The Kapchorwa crash has intensified scrutiny of whether those safeguards are consistently applied.
It also arrives at a time when concerns about school transport safety were already growing.
Recent weeks have seen several high-profile accidents involving school buses and educational institutions.
Among them was a fatal collision between a school bus and a passenger train in Mukono District, which killed the wife of a school head teacher and left several people injured. Earlier incidents involving school transport have similarly raised questions about safety protocols and enforcement.
Also Read: Bus carrying students hit by train in Mukono, head teacher’s wife killed
Against that backdrop, the government’s decision to suspend school trips appears designed to create space for a comprehensive review.
The temporary ban is unlikely to be popular with schools, tourism operators or parents who value experiential learning.
Yet officials argue that the immediate priority must be ensuring that educational travel can take place safely.
The challenge now facing policymakers is balancing those two objectives.
Closing off learning opportunities indefinitely is not a sustainable solution.
Neither is accepting recurring tragedies as an unavoidable cost of educational travel.

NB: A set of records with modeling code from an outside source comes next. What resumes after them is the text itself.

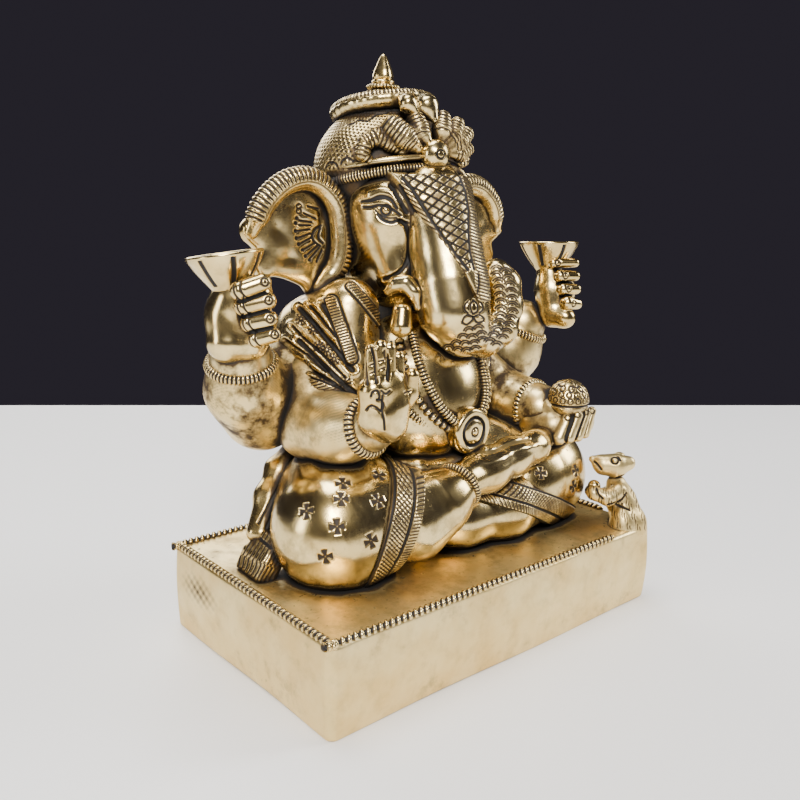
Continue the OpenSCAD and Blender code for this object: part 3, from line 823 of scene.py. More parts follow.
right_crosses = thigh_crosses(right_thigh, right_knee, RIGHT_CROSSES, [5, 15, 0, 10, 0, 5, 20, 10])
left_crosses = thigh_crosses(left_thigh, left_knee, LEFT_CROSSES, [-5, 0, 5])
cast("right_thigh", right_thigh, FINE, right_crosses)
cast("left_thigh", left_thigh, FINE, left_crosses)
print("thighs: %d crosses on the right, %d on the left" % (len(RIGHT_CROSSES), len(LEFT_CROSSES)))

# %% [markdown]
# The shins cross in front, the right foot resting on the left shin with its sole turned up. The
# hems are bands raised a little from the cloth: a black line, a field of crossed cuts, another
# line, and a cord of fine ribs.

# %% Shins, foot and hems
right_shin = above_plinth(limb(on("right_shin", [(-5.2, 3.3, 0, 12.3), (3.3, -5.2, 0.5, 10.2),
                                                 (10.1, -8.2, 4, 7.3), (15.3, -9, 6.9, 5.4)]), 4))
right_foot = limb(on("right_foot", [(-18, -1.4, -0.6, 5.2), (-7.5, 0.1, 0.3, 5.4), (2.5, 0.6, 1.8, 4.8),
                                    (11.5, 1.1, 3, 4), (22.5, 4.1, 4.2, 2.8)]), 4)
left_shin = above_plinth(limb(on("left_shin", [(17.5, 1, -0.8, 11), (4.5, -2.5, -1.3, 9.2),
                                               (-10.5, -1, -2.2, 7.6), (-21.5, 3, -2.8, 6)]), 4))
cast("right_shin", right_shin, PLAIN)
cast("left_shin", left_shin, PLAIN)
foot_chart = facing_eye(place("right_foot", -7.5, -4.4, 2))
FOOT_RIDGE = [(-9.0, 1.6), (-6.6, 1.8), (-3.9, 0.6), (-0.1, 1.9), (3.2, 4.2), (6.8, 5.7), (10.1, 6.7)]
FOOT_TOP = [(-11.4, 3.3), (-8.1, 4.3), (-2.8, 3.9), (2.3, 6.5), (7.4, 8.1)]


def foot_ridge(chase):
    """The bright edge of the upturned sole, with the instep sinking behind it."""
    u, v, facing = foot_chart(chase)
    front = fade(facing, -0.2, 0.1)
    ridge = drawn(u, v, FOOT_RIDGE)
    chase.raise_by(0.4, front * np.exp(-(ridge / 1.0) ** 2))
    chase.groove(drawn(u, v, FOOT_TOP), 1.2, 0.3, front, dark=0.25)


cast("right_foot", right_foot, FINE, foot_ridge)

HEM_STEP = 0.9
HEM_W = 8.5
RIGHT_HEM_TURNS = (0, 15.5, -28)
LEFT_HEM_TURNS = (0, 27, 18)
right_hem_axes = turned_by(*RIGHT_HEM_TURNS)
left_hem_axes = turned_by(*LEFT_HEM_TURNS)
right_hem_middle = place("right_hem_band", -1.7, -4.3, 0.4)
left_hem_middle = place("left_hem_band", 1, -7.7, -0.1)
right_hem = keep(above_plinth(swell(melt(4, right_thigh, right_shin), HEM_STEP)),
                 slab(right_hem_middle, (HEM_W, 34, 50), RIGHT_HEM_TURNS, 0.5), 0.8)
left_hem = keep(above_plinth(swell(melt(4, left_thigh, left_shin), HEM_STEP)),
                slab(left_hem_middle, (52, 30, HEM_W), LEFT_HEM_TURNS, 0.5), 0.8)


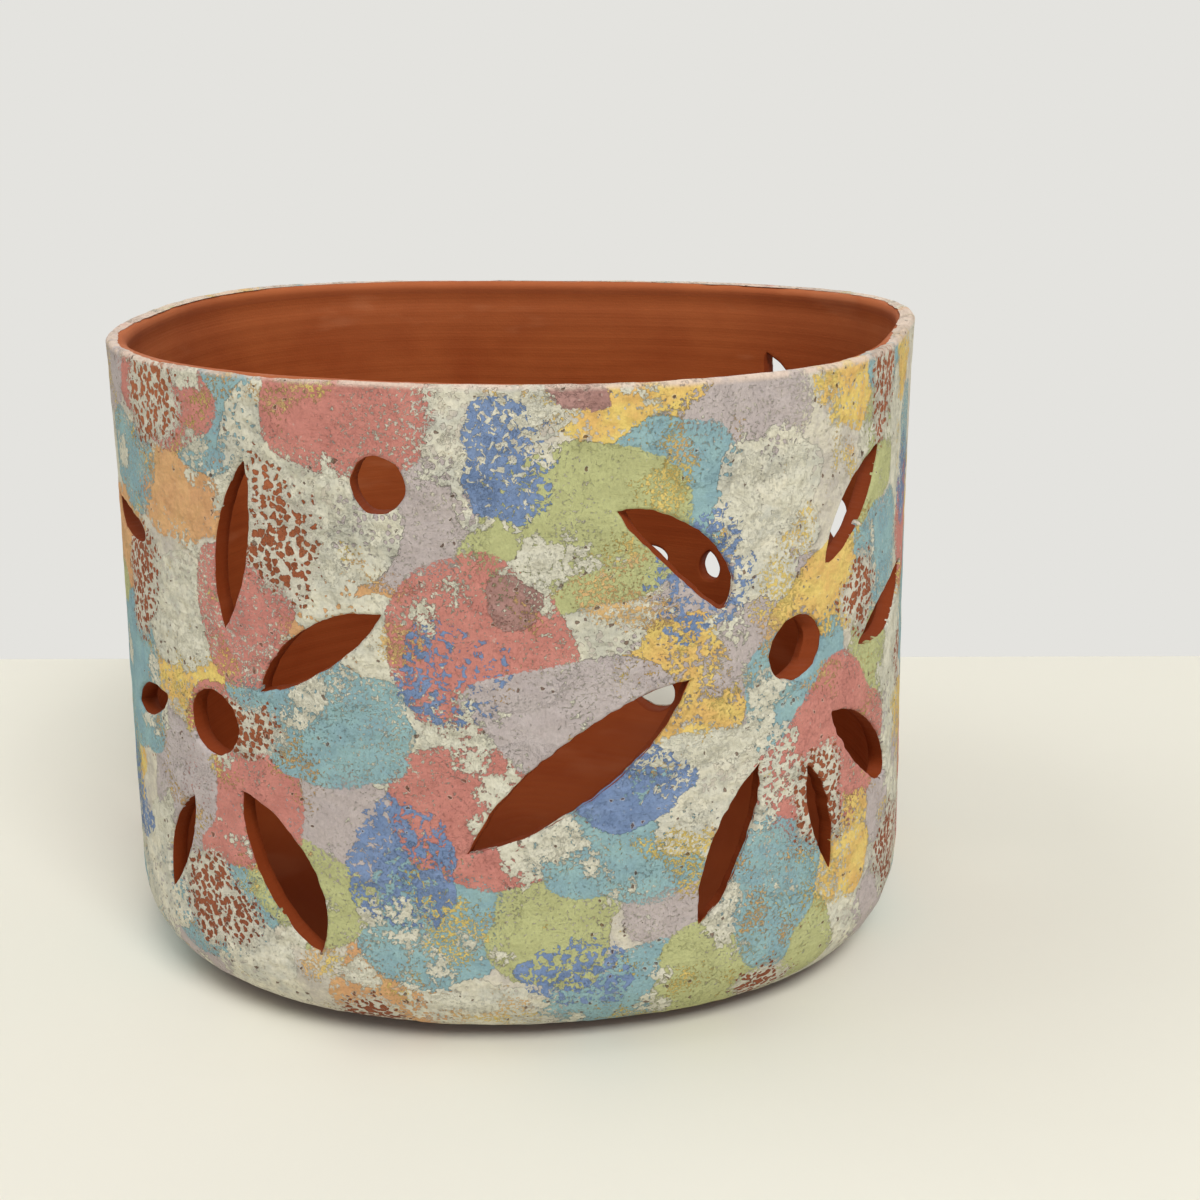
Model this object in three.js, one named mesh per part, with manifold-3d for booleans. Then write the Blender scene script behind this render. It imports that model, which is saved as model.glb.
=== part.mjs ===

The coming investigation will therefore carry significance beyond establishing what happened on Chekwatit Hill.
It will likely influence how schools organise excursions, how buses are inspected, how drivers are vetted and how risk assessments are conducted before children embark on long-distance journeys.
For the families affected, however, policy debates offer little comfort.
Across Uganda, parents who sent their children on what should have been a routine school trip are now preparing funerals instead of welcoming them home.
The government’s suspension of school trips may be temporary.
The questions raised by the Kapchorwa tragedy are likely to endure much longer.
Because beyond the statistics, beyond the investigations and beyond the policy reviews lies a painful reality: a journey intended to educate a generation of young Ugandans has instead become a national lesson in the consequences of road safety failures.